(Object data in JSON)
-- Start --

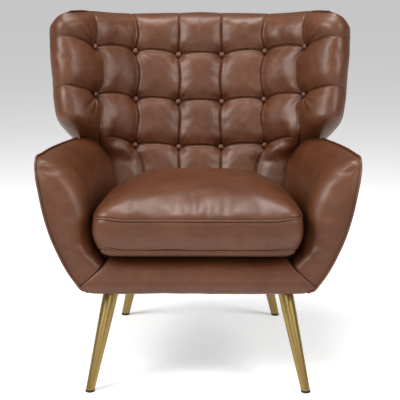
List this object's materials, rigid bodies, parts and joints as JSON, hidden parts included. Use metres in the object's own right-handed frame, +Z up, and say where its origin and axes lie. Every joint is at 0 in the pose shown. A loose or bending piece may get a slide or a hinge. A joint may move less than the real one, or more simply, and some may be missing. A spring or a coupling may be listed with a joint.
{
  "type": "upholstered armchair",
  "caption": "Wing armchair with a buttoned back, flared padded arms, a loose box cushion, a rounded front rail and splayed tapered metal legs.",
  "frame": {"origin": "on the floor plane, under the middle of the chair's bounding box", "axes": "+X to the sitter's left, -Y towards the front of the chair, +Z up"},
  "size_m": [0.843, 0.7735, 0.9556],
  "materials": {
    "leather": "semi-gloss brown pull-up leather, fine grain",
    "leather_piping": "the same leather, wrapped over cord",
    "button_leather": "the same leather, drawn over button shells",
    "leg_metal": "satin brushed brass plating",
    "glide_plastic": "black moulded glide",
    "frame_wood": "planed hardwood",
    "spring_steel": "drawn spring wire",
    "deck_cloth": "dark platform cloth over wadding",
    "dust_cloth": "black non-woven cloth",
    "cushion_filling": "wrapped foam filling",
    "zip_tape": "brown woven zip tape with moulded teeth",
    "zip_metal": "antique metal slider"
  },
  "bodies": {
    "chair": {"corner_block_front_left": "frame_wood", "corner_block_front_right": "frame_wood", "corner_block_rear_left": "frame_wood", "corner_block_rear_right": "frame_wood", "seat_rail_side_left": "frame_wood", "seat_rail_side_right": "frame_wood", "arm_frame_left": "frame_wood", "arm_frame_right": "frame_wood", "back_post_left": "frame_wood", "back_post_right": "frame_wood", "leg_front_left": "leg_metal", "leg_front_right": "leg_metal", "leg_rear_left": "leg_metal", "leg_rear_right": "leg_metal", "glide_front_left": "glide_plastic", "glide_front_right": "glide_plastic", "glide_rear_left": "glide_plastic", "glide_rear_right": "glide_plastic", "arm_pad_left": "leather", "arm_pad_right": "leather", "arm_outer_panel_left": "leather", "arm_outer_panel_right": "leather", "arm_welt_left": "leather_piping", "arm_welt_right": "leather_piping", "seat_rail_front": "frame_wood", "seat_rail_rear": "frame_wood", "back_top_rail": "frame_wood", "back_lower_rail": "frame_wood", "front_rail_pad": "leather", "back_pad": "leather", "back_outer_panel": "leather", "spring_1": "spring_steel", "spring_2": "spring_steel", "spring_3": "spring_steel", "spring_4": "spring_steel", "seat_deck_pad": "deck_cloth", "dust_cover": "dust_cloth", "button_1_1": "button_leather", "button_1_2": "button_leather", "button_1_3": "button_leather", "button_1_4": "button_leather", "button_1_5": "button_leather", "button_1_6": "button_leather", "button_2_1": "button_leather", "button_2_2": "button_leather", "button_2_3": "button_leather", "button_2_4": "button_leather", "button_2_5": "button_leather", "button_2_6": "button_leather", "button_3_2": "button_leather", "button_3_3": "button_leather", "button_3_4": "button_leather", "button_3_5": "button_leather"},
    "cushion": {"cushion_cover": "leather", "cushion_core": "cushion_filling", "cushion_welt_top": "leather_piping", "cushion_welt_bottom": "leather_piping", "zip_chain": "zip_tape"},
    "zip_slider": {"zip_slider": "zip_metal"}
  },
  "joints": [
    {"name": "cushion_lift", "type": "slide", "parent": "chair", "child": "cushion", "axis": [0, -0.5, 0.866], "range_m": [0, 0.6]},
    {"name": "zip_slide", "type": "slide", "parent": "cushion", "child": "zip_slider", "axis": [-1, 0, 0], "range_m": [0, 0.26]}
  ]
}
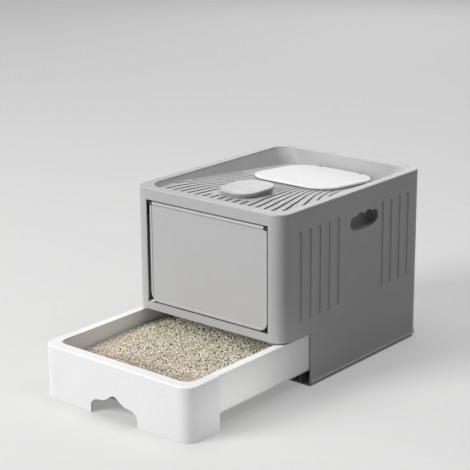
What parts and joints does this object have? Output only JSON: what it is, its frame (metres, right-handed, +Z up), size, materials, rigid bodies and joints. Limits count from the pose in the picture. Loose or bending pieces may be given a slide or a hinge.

-- End --

Restate the data above word for word, please.

Worked solution:
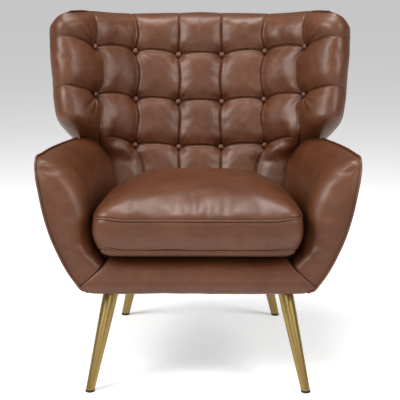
List this object's materials, rigid bodies, parts and joints as JSON, hidden parts included. Use metres in the object's own right-handed frame, +Z up, and say where its origin and axes lie. Every joint is at 0 in the pose shown. A loose or bending piece may get a slide or a hinge. A joint may move less than the real one, or more simply, and some may be missing. A spring or a coupling may be listed with a joint.
{
  "type": "upholstered armchair",
  "caption": "Wing armchair with a buttoned back, flared padded arms, a loose box cushion, a rounded front rail and splayed tapered metal legs.",
  "frame": {"origin": "on the floor plane, under the middle of the chair's bounding box", "axes": "+X to the sitter's left, -Y towards the front of the chair, +Z up"},
  "size_m": [0.843, 0.7735, 0.9556],
  "materials": {
    "leather": "semi-gloss brown pull-up leather, fine grain",
    "leather_piping": "the same leather, wrapped over cord",
    "button_leather": "the same leather, drawn over button shells",
    "leg_metal": "satin brushed brass plating",
    "glide_plastic": "black moulded glide",
    "frame_wood": "planed hardwood",
    "spring_steel": "drawn spring wire",
    "deck_cloth": "dark platform cloth over wadding",
    "dust_cloth": "black non-woven cloth",
    "cushion_filling": "wrapped foam filling",
    "zip_tape": "brown woven zip tape with moulded teeth",
    "zip_metal": "antique metal slider"
  },
  "bodies": {
    "chair": {"corner_block_front_left": "frame_wood", "corner_block_front_right": "frame_wood", "corner_block_rear_left": "frame_wood", "corner_block_rear_right": "frame_wood", "seat_rail_side_left": "frame_wood", "seat_rail_side_right": "frame_wood", "arm_frame_left": "frame_wood", "arm_frame_right": "frame_wood", "back_post_left": "frame_wood", "back_post_right": "frame_wood", "leg_front_left": "leg_metal", "leg_front_right": "leg_metal", "leg_rear_left": "leg_metal", "leg_rear_right": "leg_metal", "glide_front_left": "glide_plastic", "glide_front_right": "glide_plastic", "glide_rear_left": "glide_plastic", "glide_rear_right": "glide_plastic", "arm_pad_left": "leather", "arm_pad_right": "leather", "arm_outer_panel_left": "leather", "arm_outer_panel_right": "leather", "arm_welt_left": "leather_piping", "arm_welt_right": "leather_piping", "seat_rail_front": "frame_wood", "seat_rail_rear": "frame_wood", "back_top_rail": "frame_wood", "back_lower_rail": "frame_wood", "front_rail_pad": "leather", "back_pad": "leather", "back_outer_panel": "leather", "spring_1": "spring_steel", "spring_2": "spring_steel", "spring_3": "spring_steel", "spring_4": "spring_steel", "seat_deck_pad": "deck_cloth", "dust_cover": "dust_cloth", "button_1_1": "button_leather", "button_1_2": "button_leather", "button_1_3": "button_leather", "button_1_4": "button_leather", "button_1_5": "button_leather", "button_1_6": "button_leather", "button_2_1": "button_leather", "button_2_2": "button_leather", "button_2_3": "button_leather", "button_2_4": "button_leather", "button_2_5": "button_leather", "button_2_6": "button_leather", "button_3_2": "button_leather", "button_3_3": "button_leather", "button_3_4": "button_leather", "button_3_5": "button_leather"},
    "cushion": {"cushion_cover": "leather", "cushion_core": "cushion_filling", "cushion_welt_top": "leather_piping", "cushion_welt_bottom": "leather_piping", "zip_chain": "zip_tape"},
    "zip_slider": {"zip_slider": "zip_metal"}
  },
  "joints": [
    {"name": "cushion_lift", "type": "slide", "parent": "chair", "child": "cushion", "axis": [0, -0.5, 0.866], "range_m": [0, 0.6]},
    {"name": "zip_slide", "type": "slide", "parent": "cushion", "child": "zip_slider", "axis": [-1, 0, 0], "range_m": [0, 0.26]}
  ]
}
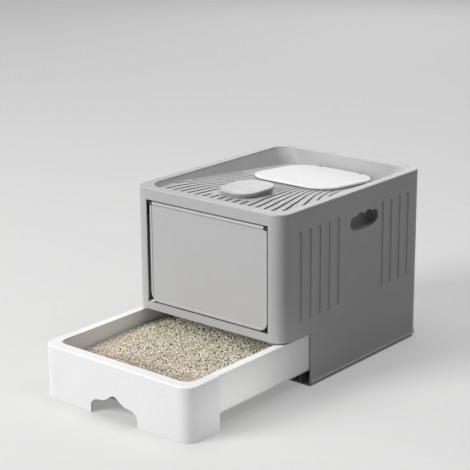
What parts and joints does this object have? Output only JSON: what it is, its frame (metres, right-handed, +Z up), size, materials, rigid bodies and joints. Limits count from the pose in the picture. Loose or bending pieces may be given a slide or a hinge.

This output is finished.